Pat Reynolds is the current executive director, in post since June 2015.

== Ethos and mission ==
Free UK Genealogy is a supporter of Open Data and Open Source as key to making and keeping public records accessible to all.

In 2011, FreeBMD partnered with the Open Rights Group and Open Knowledge Foundation to launch the Open Genealogy Alliance (OGA). The OGA researches the genealogy sector and the copyright status of digitised public domain documents.

Free UK Genealogy work is generally licensed under the Creative Commons CC0 Public Domain Dedication, as described in the footer of the website.
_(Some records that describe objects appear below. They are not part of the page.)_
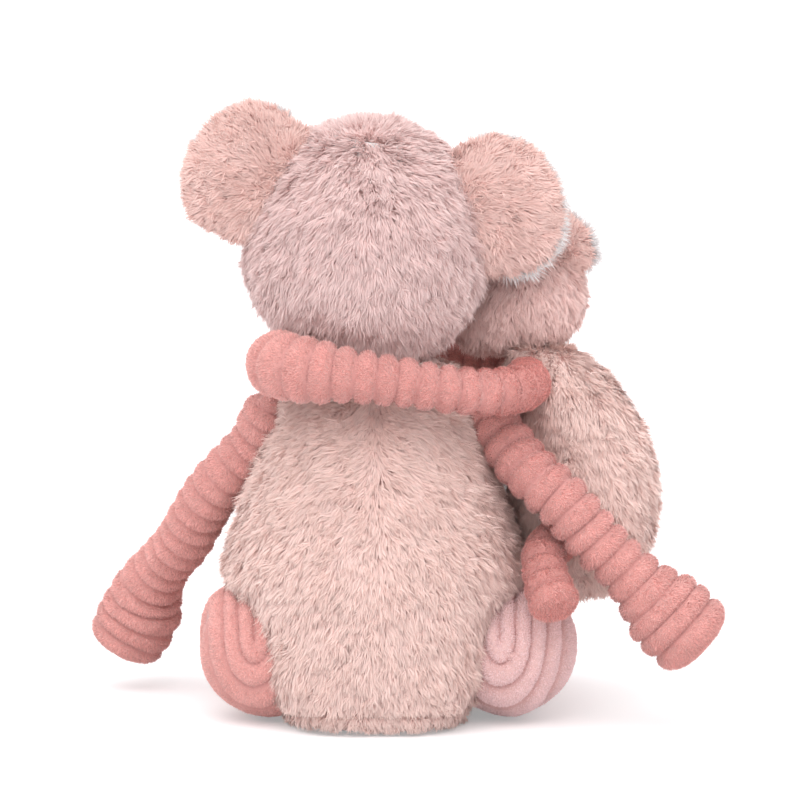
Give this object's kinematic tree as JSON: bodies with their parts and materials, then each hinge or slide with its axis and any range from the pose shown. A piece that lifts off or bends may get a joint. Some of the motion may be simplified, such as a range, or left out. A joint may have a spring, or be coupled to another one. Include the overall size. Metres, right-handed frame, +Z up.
{
  "type": "plush koala with cub",
  "caption": "Seated plush koala with a cub hugging its neck; furry head, body and ears, ribbed plush arms and legs, all sewn limbs and heads turn",
  "frame": {"origin": "middle of the parent's flat base panel, on the table", "axes": "+Z up; both koalas face +Y, so their backs are towards -Y; the cub is on the +X side"},
  "size_m": [0.3256, 0.189, 0.3193],
  "materials": {
    "fur": "long-pile dusty pink fur",
    "ear_fur": "long-pile pink fur",
    "ribbed_plush": "wide-rib short-pile salmon plush",
    "ear_lining": "white pile",
    "stuffing": "polyester fibre",
    "pellet_bag": "woven bag of plastic pellets",
    "eye": "gloss black",
    "nose": "matt dark brown",
    "washer": "clear matt"
  },
  "bodies": {
    "body": {"base_panel": "fur", "pellet_bag": "pellet_bag", "body_cover": "fur", "body_stuffing": "stuffing", "cub_body_cover": "fur", "cub_body_stuffing": "stuffing"},
    "head": {"head_cover": "fur", "head_stuffing": "stuffing", "nose": "nose", "left_eye": "eye", "left_eye_washer": "washer", "right_eye": "eye", "right_eye_washer": "washer"},
    "cub_head": {"cub_head_cover": "fur", "cub_head_stuffing": "stuffing", "cub_nose": "nose", "cub_left_eye": "eye", "cub_left_eye_washer": "washer", "cub_right_eye": "eye", "cub_right_eye_washer": "washer"},
    "left_ear": {"left_ear_back": "ear_fur", "left_ear_lining": "ear_lining"},
    "left_arm": {"left_arm_cover": "ribbed_plush", "left_arm_stuffing": "stuffing"},
    "left_leg": {"left_leg_cover": "ribbed_plush", "left_leg_stuffing": "stuffing"},
    "right_ear": {"right_ear_back": "ear_fur", "right_ear_lining": "ear_lining"},
    "right_arm": {"right_arm_cover": "ribbed_plush", "right_arm_stuffing": "stuffing"},
    "right_leg": {"right_leg_cover": "ribbed_plush", "right_leg_stuffing": "stuffing"},
    "cub_left_ear": {"cub_left_ear_back": "ear_fur", "cub_left_ear_lining": "ear_lining"},
    "cub_left_arm": {"cub_left_arm_cover": "ribbed_plush", "cub_left_arm_stuffing": "stuffing"},
    "cub_left_leg": {"cub_left_leg_cover": "ribbed_plush", "cub_left_leg_stuffing": "stuffing"},
    "cub_right_ear": {"cub_right_ear_back": "ear_fur", "cub_right_ear_lining": "ear_lining"},
    "cub_right_arm": {"cub_right_arm_cover": "ribbed_plush", "cub_right_arm_stuffing": "stuffing"},
    "cub_right_leg": {"cub_right_leg_cover": "ribbed_plush", "cub_right_leg_stuffing": "stuffing"}
  },
  "joints": [
    {"name": "head_turn", "type": "hinge", "parent": "body", "child": "head", "pos_m": [-0.004, 0.004, 0.188], "axis": [0, 0, 1], "range_deg": [-20, 0], "stiffness_Nm_per_rad": 0.6},
    {"name": "left_ear_fold", "type": "hinge", "parent": "head", "child": "left_ear", "pos_m": [-0.06032, 0.004, 0.28077], "axis": [-0.3258, 0, -0.9454], "range_deg": [-15, 15], "stiffness_Nm_per_rad": 0.05},
    {"name": "right_ear_fold", "type": "hinge", "parent": "head", "child": "right_ear", "pos_m": [0.05805, 0.004, 0.26543], "axis": [-0.1219, 0, 0.9925], "range_deg": [-15, 15], "stiffness_Nm_per_rad": 0.05},
    {"name": "left_arm_lift", "type": "hinge", "parent": "body", "child": "left_arm", "pos_m": [-0.056, -0.002, 0.157], "axis": [0, 1, 0], "range_deg": [0, 60], "stiffness_Nm_per_rad": 0.3},
    {"name": "right_arm_swing", "type": "hinge", "parent": "body", "child": "right_arm", "pos_m": [0.06, -0.008, 0.155], "axis": [-1, 0, 0], "range_deg": [0, 30], "stiffness_Nm_per_rad": 0.3},
    {"name": "left_leg_spread", "type": "hinge", "parent": "body", "child": "left_leg", "pos_m": [-0.056, -0.008, 0.0375], "axis": [0, 0, 1], "range_deg": [0, 12], "stiffness_Nm_per_rad": 0.5},
    {"name": "right_leg_spread", "type": "hinge", "parent": "body", "child": "right_leg", "pos_m": [0.07, -0.008, 0.0375], "axis": [0, 0, -1], "range_deg": [0, 20], "stiffness_Nm_per_rad": 0.5},
    {"name": "cub_head_turn", "type": "hinge", "parent": "body", "child": "cub_head", "pos_m": [0.078, 0.045, 0.216], "axis": [0, 0, 1], "range_deg": [-15, 4], "stiffness_Nm_per_rad": 0.2},
    {"name": "cub_left_ear_fold", "type": "hinge", "parent": "cub_head", "child": "cub_left_ear", "pos_m": [0.05531, 0.05108, 0.24219], "axis": [-0.7063, 0.1891, -0.6822], "range_deg": [-10, 10], "stiffness_Nm_per_rad": 0.02},
    {"name": "cub_right_ear_fold", "type": "hinge", "parent": "cub_head", "child": "cub_right_ear", "pos_m": [0.10069, 0.03892, 0.24219], "axis": [-0.7063, 0.1891, 0.6822], "range_deg": [-15, 15], "stiffness_Nm_per_rad": 0.02},
    {"name": "cub_left_arm_open", "type": "hinge", "parent": "body", "child": "cub_left_arm", "pos_m": [0.078, 0.004, 0.177], "axis": [0, 0, 1], "range_deg": [0, 50], "stiffness_Nm_per_rad": 0.3},
    {"name": "cub_right_arm_open", "type": "hinge", "parent": "body", "child": "cub_right_arm", "pos_m": [0.084, 0.044, 0.169], "axis": [0, 0, -1], "range_deg": [0, 50], "stiffness_Nm_per_rad": 0.2},
    {"name": "cub_left_leg_swing", "type": "hinge", "parent": "body", "child": "cub_left_leg", "pos_m": [0.094, -0.006, 0.094], "axis": [0.6668, -0.3329, 0.6668], "range_deg": [0, 20], "stiffness_Nm_per_rad": 0.08},
    {"name": "cub_right_leg_open", "type": "hinge", "parent": "body", "child": "cub_right_leg", "pos_m": [0.106, 0.046, 0.085], "axis": [0, 0, -1], "range_deg": [0, 25], "stiffness_Nm_per_rad": 0.08}
  ]
}
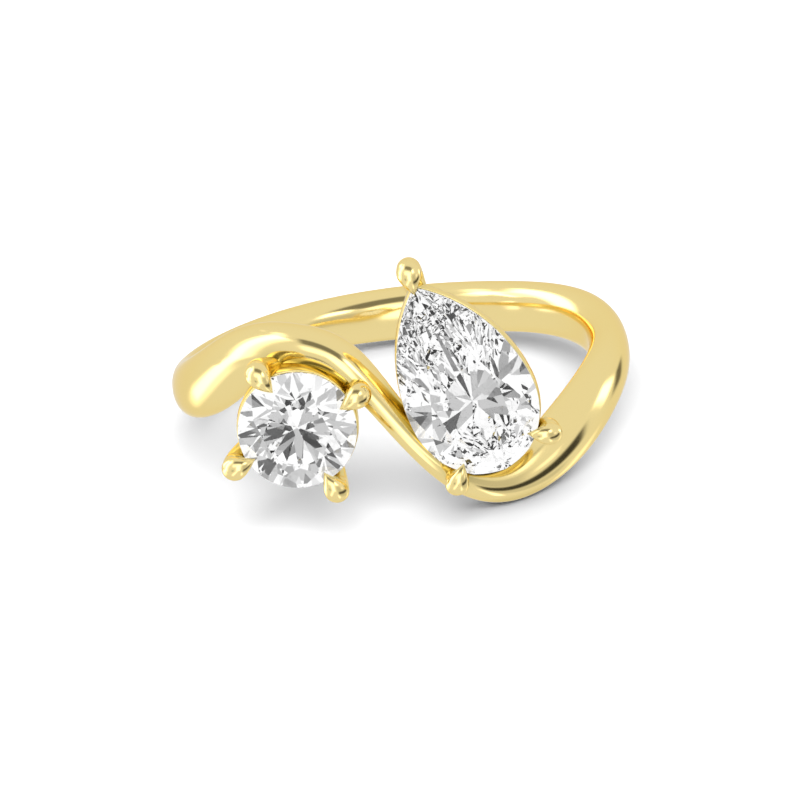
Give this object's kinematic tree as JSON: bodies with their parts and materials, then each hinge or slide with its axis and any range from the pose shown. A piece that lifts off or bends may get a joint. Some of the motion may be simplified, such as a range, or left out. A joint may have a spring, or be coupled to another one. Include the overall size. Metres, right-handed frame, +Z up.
{
  "type": "diamond ring",
  "caption": "Bypass finger ring lying on its side: a curved gold wire band whose ends carry a round and a pear-shaped faceted stone in claw settings.",
  "frame": {"origin": "middle of the ring's footprint, on the surface that it lies on", "axes": "+Z up from that surface and close to the finger hole's axis, -Y towards the stones' tables, +X to the right as the stones are looked at"},
  "size_m": [0.0207, 0.0228, 0.012],
  "materials": {
    "gold": "polished 18 carat yellow gold",
    "diamond": "clear, with flat polished facets"
  },
  "bodies": {
    "root": {"gold_mount": "gold", "round_diamond": "diamond", "pear_diamond": "diamond"}
  },
  "joints": []
}
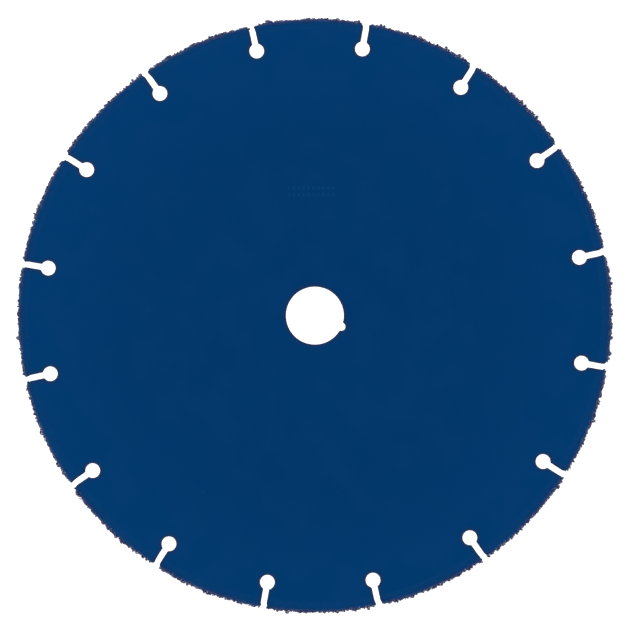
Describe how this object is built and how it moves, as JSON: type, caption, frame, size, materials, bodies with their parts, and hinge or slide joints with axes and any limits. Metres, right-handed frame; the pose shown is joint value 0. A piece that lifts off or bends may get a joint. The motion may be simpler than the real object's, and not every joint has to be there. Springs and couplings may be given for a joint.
{
  "type": "diamond cutting blade",
  "caption": "Slotted diamond cutting blade: thin painted steel disc with a plain bore, a locating notch, keyhole slots round the rim and diamonds brazed along its edge.",
  "frame": {"origin": "centre of the bore, halfway through the thickness of the steel disc", "axes": "+Z along the spin axis, out of the face that is shown; +X and +Y lie in the disc, with the middle of the first slot 12.4 degrees round from +X"},
  "size_m": [0.2298, 0.2298, 0.0024],
  "materials": {
    "painted_steel": "smooth satin navy blue lacquer over ground steel",
    "braze": "lumpy nickel braze under a thin coat of the same navy lacquer, worn dark along the cutting edge",
    "diamond": "dark, dull industrial diamond grit with traces of navy lacquer"
  },
  "bodies": {
    "root": {"steel_core": "painted_steel", "braze_bed_01": "braze", "braze_bed_02": "braze", "braze_bed_03": "braze", "braze_bed_04": "braze", "braze_bed_05": "braze", "braze_bed_06": "braze", "braze_bed_07": "braze", "braze_bed_08": "braze", "braze_bed_09": "braze", "braze_bed_10": "braze", "braze_bed_11": "braze", "braze_bed_12": "braze", "braze_bed_13": "braze", "braze_bed_14": "braze", "braze_bed_15": "braze", "braze_bed_16": "braze", "diamond_grit_01": "diamond", "diamond_grit_02": "diamond", "diamond_grit_03": "diamond", "diamond_grit_04": "diamond", "diamond_grit_05": "diamond", "diamond_grit_06": "diamond", "diamond_grit_07": "diamond", "diamond_grit_08": "diamond", "diamond_grit_09": "diamond", "diamond_grit_10": "diamond", "diamond_grit_11": "diamond", "diamond_grit_12": "diamond", "diamond_grit_13": "diamond", "diamond_grit_14": "diamond", "diamond_grit_15": "diamond", "diamond_grit_16": "diamond"}
  },
  "joints": []
}
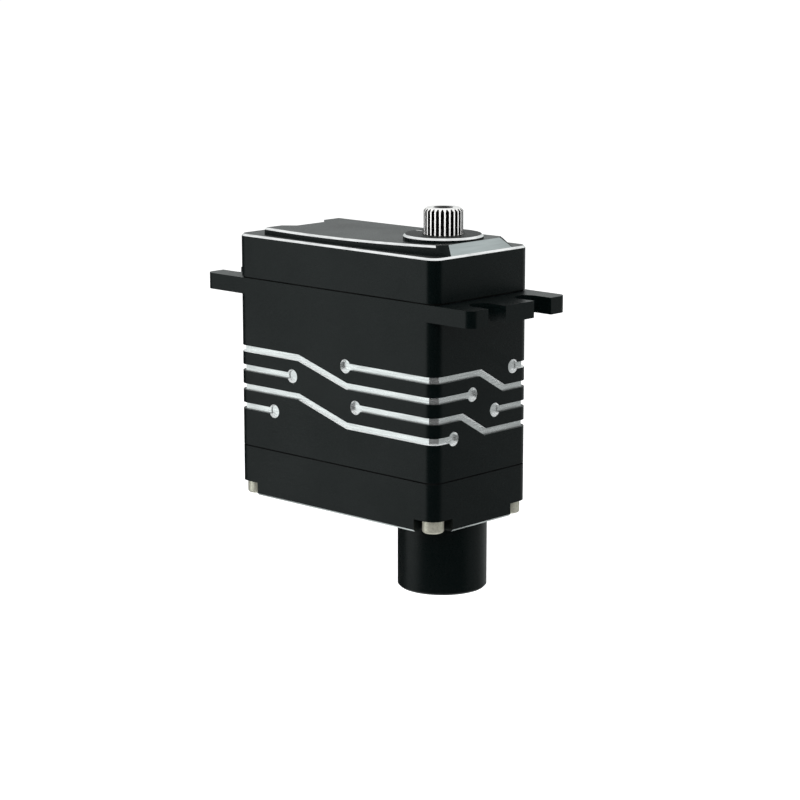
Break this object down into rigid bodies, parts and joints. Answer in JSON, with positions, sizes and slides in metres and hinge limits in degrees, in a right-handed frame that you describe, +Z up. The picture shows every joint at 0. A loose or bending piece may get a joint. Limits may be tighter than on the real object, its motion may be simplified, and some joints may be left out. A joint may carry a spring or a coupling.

== Awards and recognition ==
In 2007, FreeBMD was awarded the Prince Michael of Kent Award by the Society of Genealogists. The same year, The Guardian selected FreeBMD as one of the 50 best family history websites.

Family Tree Magazine named Free UK Genealogy among the 101 Best websites for British & Irish Genealogy in 2016.

In June 2017, Free BMD was selected as one of UK Family Tree magazine's 50 best websites for family history.

Free UK Genealogy's projects are often recommended as a good place to begin researching family history.

== Volunteers ==
The majority of the work of Free UK Genealogy is carried out by volunteers, from transcribing records to managing the databases. As of March 2016, the organisation had 6,500 active volunteers.

Volunteers are trained and supported in their work.